Coma wakes up to Dakar bike rally title
MotoX - Friday March 17 2006
Spanish MotoX Enduro rider Marc Coma has won the two-wheeled discipline in the annual Lisbon-Dakar Rally. The thirty-year-old beat Frenchman Cyril Despres and 91 other motorbikers (93 in total) in the 9043km race across seven countries.
Coma took the top of the podium with a time of 55:27:17, followed by Despres 1:13:29 later.
Despres, one of the favourites for the win and last year's winner, was hit hard by a big crash 273 kilometres in, at the between Tan Tan and Zouerat. Suffering a dislocated shoulder, he continued anyway, taking second place after unfortunately losing a huge 40 degrees of his orientation in the final stages of the race.

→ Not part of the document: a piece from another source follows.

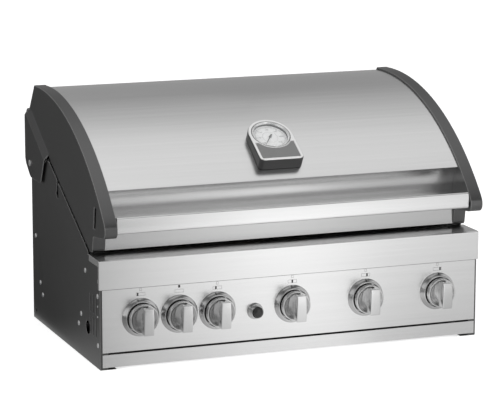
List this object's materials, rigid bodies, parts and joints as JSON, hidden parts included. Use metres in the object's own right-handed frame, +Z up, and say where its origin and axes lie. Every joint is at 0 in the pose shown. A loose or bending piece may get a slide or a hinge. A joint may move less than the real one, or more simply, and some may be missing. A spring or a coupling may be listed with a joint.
{
  "type": "built-in gas grill",
  "caption": "Built-in gas grill head: rounded hinged lid with bar handle and thermometer, a row of burner knobs, igniter button, firebox with grates and burners, and a pull-out drip tray.",
  "frame": {"origin": "centre of the bounding box at the underside of the feet", "axes": "+X to the right seen from the front, +Y to the back, +Z up"},
  "size_m": [0.8166, 0.548, 0.4935],
  "materials": {
    "brushed_stainless": "brushed",
    "black_powder_coat": "satin",
    "galvanised_sheet": "matt",
    "burner_steel": "satin",
    "enamelled_cast_iron": "matt",
    "chrome_plate": "polished",
    "valve_brass": "satin",
    "pipe_aluminium": "satin",
    "black_moulding": "matt",
    "black_gloss_moulding": "gloss",
    "ceramic": "matt",
    "dial_print": "satin",
    "needle_paint": "satin",
    "clear_glass": "clear"
  },
  "bodies": {
    "grill_body": {"left_side_panel": "black_powder_coat", "right_side_panel": "black_powder_coat", "side_screws": "burner_steel", "rear_panel": "galvanised_sheet", "front_ledge": "brushed_stainless", "control_panel": "brushed_stainless", "firebox_front_wall": "galvanised_sheet", "firebox_rear_wall": "galvanised_sheet", "firebox_side_walls": "galvanised_sheet", "flame_tamers": "burner_steel", "warming_rack": "chrome_plate", "rear_burner_housing": "galvanised_sheet", "rear_burner_tile": "ceramic", "rear_burner_pipe": "pipe_aluminium", "gas_manifold": "burner_steel", "gas_valves": "valve_brass", "knob_bezels": "chrome_plate", "igniter_bezel": "chrome_plate", "igniter_module": "black_moulding", "ignition_electrodes": "ceramic", "tray_runners": "galvanised_sheet", "hinge_pins": "burner_steel", "main_burner_1": "burner_steel", "main_burner_2": "burner_steel", "main_burner_3": "burner_steel", "main_burner_4": "burner_steel", "main_burner_5": "burner_steel", "left_cooking_grate": "enamelled_cast_iron", "centre_cooking_grate": "enamelled_cast_iron", "right_cooking_grate": "enamelled_cast_iron"},
    "lid": {"left_end_cap": "black_powder_coat", "right_end_cap": "black_powder_coat", "lid_skin": "brushed_stainless", "lid_front_panel": "brushed_stainless", "lid_back_panel": "galvanised_sheet", "lid_liner": "galvanised_sheet", "lid_handle": "brushed_stainless", "gauge_housing": "black_moulding", "gauge_plate": "chrome_plate", "gauge_ring": "chrome_plate", "gauge_dial": "dial_print", "gauge_lens": "clear_glass", "gauge_stem": "burner_steel"},
    "drip_tray_drawer": {"drip_tray": "galvanised_sheet", "tray_front": "brushed_stainless"},
    "thermometer_pointer": {"gauge_needle": "needle_paint"},
    "igniter_push": {"igniter_button": "black_gloss_moulding"},
    "spindle_1": {"valve_spindle_1": "valve_brass"},
    "knob_1": {"knob_1": "chrome_plate"},
    "spindle_2": {"valve_spindle_2": "valve_brass"},
    "knob_2": {"knob_2": "chrome_plate"},
    "spindle_3": {"valve_spindle_3": "valve_brass"},
    "knob_3": {"knob_3": "chrome_plate"},
    "spindle_4": {"valve_spindle_4": "valve_brass"},
    "knob_4": {"knob_4": "chrome_plate"},
    "spindle_5": {"valve_spindle_5": "valve_brass"},
    "knob_5": {"knob_5": "chrome_plate"},
    "spindle_6": {"valve_spindle_6": "valve_brass"},
    "knob_6": {"knob_6": "chrome_plate"}
  },
  "joints": [
    {"name": "lid_hinge", "type": "hinge", "parent": "grill_body", "child": "lid", "pos_m": [0, 0.235, 0.33], "axis": [-1, 0, 0], "range_deg": [0, 85]},
    {"name": "drip_tray_slide", "type": "slide", "parent": "grill_body", "child": "drip_tray_drawer", "axis": [0, -1, 0], "range_m": [0, 0.36]},
    {"name": "thermometer_pointer_turn", "type": "hinge", "parent": "lid", "child": "thermometer_pointer", "pos_m": [-0.007, -0.10865, 0.41655], "axis": [0, 0.4985, -0.8669], "range_deg": [0, 250], "stiffness_Nm_per_rad": 0.005},
    {"name": "igniter_button_push", "type": "slide", "parent": "grill_body", "child": "igniter_push", "axis": [0, 1, 0], "range_m": [0, 0.004], "stiffness_N_per_m": 900, "springref_m": -0.002},
    {"name": "valve_1_turn", "type": "hinge", "parent": "grill_body", "child": "spindle_1", "pos_m": [-0.3182, -0.219, 0.1], "axis": [0, -1, 0], "range_deg": [0, 180]},
    {"name": "knob_1_push", "type": "slide", "parent": "spindle_1", "child": "knob_1", "axis": [0, 1, 0], "range_m": [0, 0.003], "stiffness_N_per_m": 1500, "springref_m": -0.002},
    {"name": "valve_2_turn", "type": "hinge", "parent": "grill_body", "child": "spindle_2", "pos_m": [-0.23945, -0.219, 0.1], "axis": [0, -1, 0], "range_deg": [0, 180]},
    {"name": "knob_2_push", "type": "slide", "parent": "spindle_2", "child": "knob_2", "axis": [0, 1, 0], "range_m": [0, 0.003], "stiffness_N_per_m": 1500, "springref_m": -0.002},
    {"name": "valve_3_turn", "type": "hinge", "parent": "grill_body", "child": "spindle_3", "pos_m": [-0.1607, -0.219, 0.1], "axis": [0, -1, 0], "range_deg": [0, 180]},
    {"name": "knob_3_push", "type": "slide", "parent": "spindle_3", "child": "knob_3", "axis": [0, 1, 0], "range_m": [0, 0.003], "stiffness_N_per_m": 1500, "springref_m": -0.002},
    {"name": "valve_4_turn", "type": "hinge", "parent": "grill_body", "child": "spindle_4", "pos_m": [-0.0032, -0.219, 0.1], "axis": [0, -1, 0], "range_deg": [0, 180]},
    {"name": "knob_4_push", "type": "slide", "parent": "spindle_4", "child": "knob_4", "axis": [0, 1, 0], "range_m": [0, 0.003], "stiffness_N_per_m": 1500, "springref_m": -0.002},
    {"name": "valve_5_turn", "type": "hinge", "parent": "grill_body", "child": "spindle_5", "pos_m": [0.1543, -0.219, 0.1], "axis": [0, -1, 0], "range_deg": [0, 180]},
    {"name": "knob_5_push", "type": "slide", "parent": "spindle_5", "child": "knob_5", "axis": [0, 1, 0], "range_m": [0, 0.003], "stiffness_N_per_m": 1500, "springref_m": -0.002},
    {"name": "valve_6_turn", "type": "hinge", "parent": "grill_body", "child": "spindle_6", "pos_m": [0.3118, -0.219, 0.1], "axis": [0, -1, 0], "range_deg": [0, 180]},
    {"name": "knob_6_push", "type": "slide", "parent": "spindle_6", "child": "knob_6", "axis": [0, 1, 0], "range_m": [0, 0.003], "stiffness_N_per_m": 1500, "springref_m": -0.002}
  ]
}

Featuring over half a thousand entries riding one of three competitive classes - bikes, cars and trucks - the 28th "Dakar Rally" ran this year from Lisbon, Portugal to Dakar, Senegal. Considered the top rally event worldwide, the off-road race is almost entirely desert, often leading riders astray. In 1982, Marc Thatcher (son of then prime minister Margaret) went missing for six days before being rescued by a Hercules search plane 50km off course.
In 2005, the gruelling test of endurance ran from Barcelona, Spain to Dakar, and from Clermont-Ferrand, France to Dakar the previous year.